Assistants in the Cooking Department and Sewing Room: Malinda A. Hall, Feb. 1, 1905, to June 30, 1909, and Nov. 15, 1910, to June 15, 1911; Mrs. Virginia Wofford, 1909; Ruby Moore and Ruby Peete, 1909 to 1910; Lucretia C. Brown, 1911 to 1912; Ora Perry, 1912.
Pianist and Librarian: Solomon H. Buchanan, 1905-1912, except 1909.
Foremen, Carpenters: Samuel A. Folsom and Edward Hollingsworth in 1910.
Whilst the great need of the colored people in the South is the opportunity for intellectual, manual, moral and religious training, to all of which they are readily responsive and make encouraging improvement, it remains a fact, that the material development of the southern states depends in a great measure upon the general education and intelligence of the colored people; and that a manifestation of prejudice against their general education through public or mission schools is sinful, impolitic and unpatriotic.

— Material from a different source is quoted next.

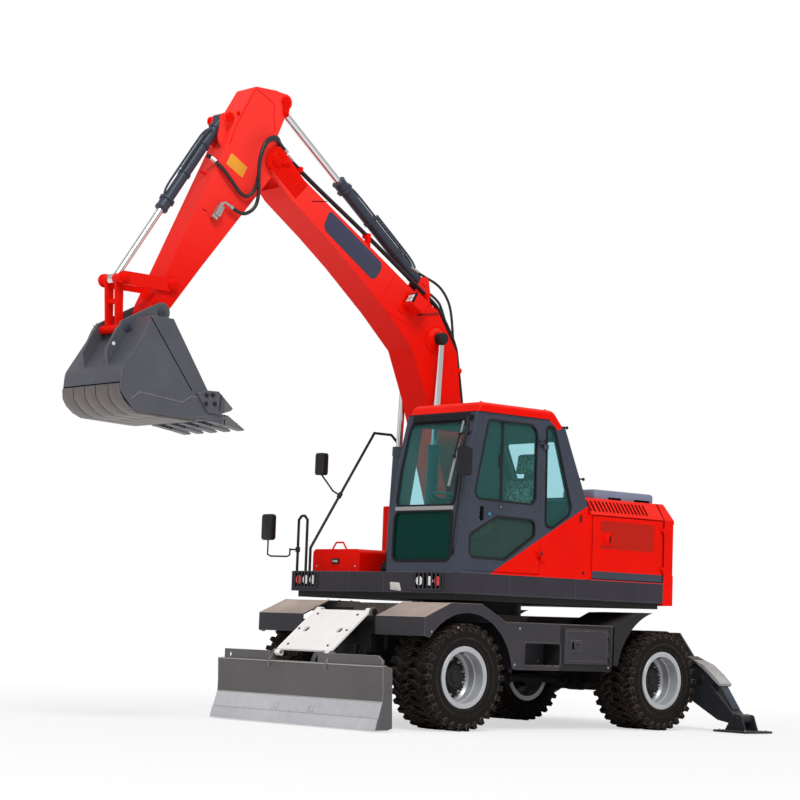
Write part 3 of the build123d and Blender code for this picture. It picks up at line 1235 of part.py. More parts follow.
def boom():
    """The boom: a bent box with its foot, fork, cylinder bosses and lugs."""
    lo, hi = BOOM_Y - BOOM_HALF, BOOM_Y + BOOM_HALF
    body = prism(from_pins(BOOM_SIDE), "y", lo, hi)
    body += drum(*BOOM_TIP, "y", lo, hi, 105)
    body += drum(*BOOM_FOOT, "y", lo, hi, 120)
    narrow = BOOM_HALF - 14
    for s in (1, -1):
        y = sorted((BOOM_Y + s * narrow, BOOM_Y + s * (BOOM_HALF + 1)))
        body -= block((-400, 700), y, (1500, 2050))
        boss = sorted((BOOM_Y + s * BOOM_HALF, BOOM_Y + s * (BOOM_CYL_Y - BOOM_CYL["eye_half"] - GAP * 2)))
        body += drum(*BOOM_CYL_EYE, "y", *boss, 78)
        ear = sorted((BOOM_Y + s * (ARM_CYL["half"] + 2), BOOM_Y + s * (ARM_CYL["half"] + 26)))
        body += lever([(760, 4200), ARM_CYL_BASE], [150, 62], "y", *ear)
    body -= drum(*BOOM_TIP, "y", BOOM_Y - ARM_HALF - 6, BOOM_Y + ARM_HALF + 6, TIP_SLOT_R)
    body += drum(*BOOM_TIP, "y", lo - 16, hi + 16, 45)
    body += work_lamp()
    reach = ARM_CYL["half"] + 34
    body += drum(*ARM_CYL_BASE, "y", BOOM_Y - reach, BOOM_Y + reach, ARM_CYL["pin_r"])
    body -= drum(*BOOM_FOOT, "y", lo - 1, hi + 1, 45 + FIT)
    return body


ARM_CYL_SHORT = turn(ARM_CYL_EYE, BOOM_TIP, -ARM_OUT)
cylinder("boom_cylinder", BOOM_CYL_BASE, BOOM_CYL_EYE, BOOM_CYL_SHORT, "y",
         [BOOM_Y - BOOM_CYL_Y, BOOM_Y + BOOM_CYL_Y], BOOM_CYL)
keep("boom", boom())
cylinder("arm_cylinder", ARM_CYL_BASE, ARM_CYL_EYE, ARM_CYL_SHORT, "y", [BOOM_Y], ARM_CYL)


# ---------------------------------------------------------------- arm
def arm():
    """The arm: a tapered box with the rod's ears, the cylinder lugs and the bucket boss."""
    lo, hi = BOOM_Y - ARM_HALF, BOOM_Y + ARM_HALF
    body = prism(from_pins(ARM_SIDE), "y", lo, hi)
    body += drum(*BOOM_TIP, "y", lo, hi, 125)
    body += drum(*BUCKET_PIN, "y", lo, hi, 88)
    for s in (1, -1):
        ear = sorted((BOOM_Y + s * 44, BOOM_Y + s * ARM_HALF))
        body += lever([(2790, 5950), ARM_CYL_EYE], [110, 78], "y", *ear)
        lug = sorted((BOOM_Y + s * (BUCKET_CYL["half"] + 2), BOOM_Y + s * (BUCKET_CYL["half"] + 24)))
        body += lever([(3290, 5520), BUCKET_CYL_BASE], [120, 56], "y", *lug)
    slot = [(2400, 5640), (2760, 5640), (2860, 5800), (2930, 6200), (2400, 6200)]
    body -= prism(slot, "y", BOOM_Y - 44, BOOM_Y + 44)
    reach = BUCKET_CYL["half"] + 32
    body += drum(*BUCKET_CYL_BASE, "y", BOOM_Y - reach, BOOM_Y + reach, BUCKET_CYL["pin_r"])
    body -= drum(*BOOM_TIP, "y", lo - 1, hi + 1, 45 + FIT)
    body += drum(*GUIDE_PIN, "y", lo - 38, hi + 38, PIN_R)
    body -= drum(*BUCKET_PIN, "y", lo - 1, hi + 1, PIN_R + FIT)
    return body


def guide_point(bucket_degrees):
    """Where the guide links and the bucket's link meet when the bucket has turned."""
    h = turn(BUCKET_LINK_PIN, BUCKET_PIN, bucket_degrees)
    j, r0, r1 = GUIDE_PIN, gap_between(GUIDE_PIN, LINK_PIN), gap_between(BUCKET_LINK_PIN, LINK_PIN)
    d = gap_between(j, h)
    a = (r0 * r0 - r1 * r1 + d * d) / (2 * d)
    k = math.sqrt(max(r0 * r0 - a * a, 0.0))
    ux, uz = (h[0] - j[0]) / d, (h[1] - j[1]) / d
    return (j[0] + a * ux - k * uz, j[1] + a * uz + k * ux)


BUCKET_CYL_SHORT = guide_point(-BUCKET_DUMP)
keep("arm", arm())
cylinder("bucket_cylinder", BUCKET_CYL_BASE, LINK_PIN, BUCKET_CYL_SHORT, "y", [BOOM_Y], BUCKET_CYL)

GUIDE_T = 22.0
GUIDE_Y = ARM_HALF + 6
LINK_Y = (62.0, 94.0)
LINK_PIN_R = 25.0
EAR_Y = (GUIDE_Y + GUIDE_T + 6, GUIDE_Y + GUIDE_T + 38)


def guide_links():
    """The two guide links, with a boss outside each."""
    plates = []
    for s in (1, -1):
        y = sorted((BOOM_Y + s * GUIDE_Y, BOOM_Y + s * (GUIDE_Y + GUIDE_T)))
        plate = lever([GUIDE_PIN, LINK_PIN], [62, 62], "y", *y)
        plate -= drum(*GUIDE_PIN, "y", y[0] - 1, y[1] + 1, PIN_R + FIT)
        boss = sorted((BOOM_Y + s * (GUIDE_Y + GUIDE_T), BOOM_Y + s * (GUIDE_Y + GUIDE_T + 14)))
        plate += drum(*LINK_PIN, "y", *boss, 46)
        plates.append(plate)
    return Compound(plates)


def bucket_link():
    """The link between the bucket and the guide links: two cheeks, a lower eye and a cross tube."""
    eye = BOOM_Y - EAR_Y[0] + 1, BOOM_Y + EAR_Y[0] - 1
    body = drum(*BUCKET_LINK_PIN, "y", *eye, 40)
    for s in (1, -1):
        cheek = sorted((BOOM_Y + s * LINK_Y[0], BOOM_Y + s * LINK_Y[1]))
        body += lever([LINK_PIN, BUCKET_LINK_PIN], [42, 34], "y", *cheek)
        boss = sorted((BOOM_Y + s * (BUCKET_CYL["eye_half"] + 1), BOOM_Y + s * (GUIDE_Y - GAP * 2)))
        body += drum(*LINK_PIN, "y", *boss, 50)
    middle = along(BUCKET_LINK_PIN, LINK_PIN, 250)
    body += drum(*middle, "y", BOOM_Y - LINK_Y[0], BOOM_Y + LINK_Y[0], 26)
    return body - drum(*BUCKET_LINK_PIN, "y", eye[0] - 1, eye[1] + 1, LINK_PIN_R + FIT)


keep("guide_links", guide_links())
keep("bucket_link", bucket_link())


# ---------------------------------------------------------------- bucket
BUCKET_OUT = [(3522, 2806), (3840, 2766, 200), (4480, 2788, 170), (4648, 2960, 110), (4632, 3160, 140), (4415, 3486),
              (4366, 3595), (4314, 3664), (4100, 3656)]
BUCKET_IN = [(3430, 2845), (3842, 2790, 190), (4470, 2812, 150), (4622, 2968, 95), (4609, 3152, 140), (4394, 3478),
             (4347, 3583), (4302, 3640), (4040, 3632), (3430, 2900)]
TEETH = 5


STRIP_T = 9.0


def bucket():
    """The bucket: wrapped shell, cheeks, lip with teeth, side cutters, wear strips and ears."""
    lo, hi = BOOM_Y - BUCKET_HALF, BOOM_Y + BUCKET_HALF
    body = prism(BUCKET_OUT, "y", lo, hi) - prism(BUCKET_IN, "y", lo + 26, hi - 26)
    lip = [(3470, 2806), (3530, 2790), (3800, 2760), (3800, 2795), (3500, 2836)]
    body += prism(lip, "y", lo - 4, hi + 4)
    pitch = (2 * BUCKET_HALF - 90) / (TEETH - 1)
    for i in range(TEETH):
        y = lo + 45 + i * pitch
        tooth = [(3238, 2722), (3262, 2712), (3450, 2742), (3640, 2768), (3640, 2800), (3560, 2850), (3440, 2838)]
        body += prism(tooth, "y", y - 42, y + 42)
    heel = prism(grown(BUCKET_OUT, STRIP_T), "y", lo + 40, hi - 40)
    heel &= block((3830, 4700), (lo, hi), (2700, 3010))
    strips = [block((3800, 4700), (y - 72, y + 72), (2700, 3020))
              for y in (lo + 88 + i * (2 * BUCKET_HALF - 176) / 4 for i in range(5))]
    body += heel.cut(*strips)
    cutter = [(3405, 2905), (3425, 2880), (3560, 2835), (3690, 2850), (3815, 3010), (3726, 3043), (3573, 3046)]
    for y in ((lo - 20, lo), (hi, hi + 20)):
        body += prism(cutter, "y", *y)
    ear = [(4020, 3660), (4100, 3600), (4345, 3600), (4400, 3470), (4610, 3170), (4640, 3335), (4535, 3540), (4480, 3600)]
    for s in (1, -1):
        y = sorted((BOOM_Y + s * EAR_Y[0], BOOM_Y + s * EAR_Y[1]))
        plate = lever([BUCKET_PIN, BUCKET_LINK_PIN], [88, 72], "y", *y) + prism(ear, "y", *y)
        body += plate
    body -= prism(BUCKET_IN, "y", lo + 26, hi - 26)
    body += drum(*BUCKET_PIN, "y", BOOM_Y - EAR_Y[1] - 14, BOOM_Y + EAR_Y[1] + 14, PIN_R)
    body += drum(*BUCKET_LINK_PIN, "y", BOOM_Y - EAR_Y[1] - 14, BOOM_Y + EAR_Y[1] + 14, LINK_PIN_R)
    return body


keep("bucket", bucket())

# ---------------------------------------------------------------- files
os.makedirs("parts", exist_ok=True)
for name, shape in NODES.items():
    export_step(shape if isinstance(shape, Compound) else Compound(shape.solids()), f"parts/{name}.step")
print(len(NODES), "nodes")
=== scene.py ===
"""Finishes, fittings and soft parts of a wheeled excavator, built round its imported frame.

Metres, in the frame's own axes: +X is forward, +Y is the driver's left and +Z is up, with the
origin on the ground under the slewing axis. Each sub-assembly is a class: its fields hold its
sizes, and its methods build its meshes, dress them and set them on the body that carries them.
"""

import json
import logging
import math
from dataclasses import dataclass
from enum import Enum
from typing import Callable, Iterable, Sequence

import bmesh
import bpy
from mathutils import Matrix, Vector


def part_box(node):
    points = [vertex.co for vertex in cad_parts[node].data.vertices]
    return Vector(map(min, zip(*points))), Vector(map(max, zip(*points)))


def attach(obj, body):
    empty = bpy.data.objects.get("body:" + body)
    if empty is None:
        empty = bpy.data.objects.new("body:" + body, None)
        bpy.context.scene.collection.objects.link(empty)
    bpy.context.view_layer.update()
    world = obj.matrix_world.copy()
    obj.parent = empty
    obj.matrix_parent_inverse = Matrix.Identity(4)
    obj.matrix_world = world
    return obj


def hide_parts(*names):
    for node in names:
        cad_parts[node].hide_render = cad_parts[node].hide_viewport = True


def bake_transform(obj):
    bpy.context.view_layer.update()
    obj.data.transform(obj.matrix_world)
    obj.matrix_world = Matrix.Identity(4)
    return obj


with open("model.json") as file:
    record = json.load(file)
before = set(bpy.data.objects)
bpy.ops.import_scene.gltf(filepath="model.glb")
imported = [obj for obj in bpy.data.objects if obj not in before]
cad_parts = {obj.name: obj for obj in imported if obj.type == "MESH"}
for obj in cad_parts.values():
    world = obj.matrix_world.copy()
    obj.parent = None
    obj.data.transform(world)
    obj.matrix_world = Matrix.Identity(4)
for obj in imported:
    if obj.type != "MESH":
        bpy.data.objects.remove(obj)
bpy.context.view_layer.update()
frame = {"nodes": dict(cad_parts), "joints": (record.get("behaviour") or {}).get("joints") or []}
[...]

It is only a few years since the report was made that in Florida 64.5 per cent, in South Carolina, 69.5, and in Louisiana, 76.4 per cent of the children of school age were un-provided for with school privileges.
Under favorable conditions it is a delightful work to supply a need for which there is so great and urgent a demand, and such manifest appreciation, and, that means so much in promoting the intelligence and thereby increasing the happiness and prosperity of so many of the common people, whose general education tends to make our nation greater.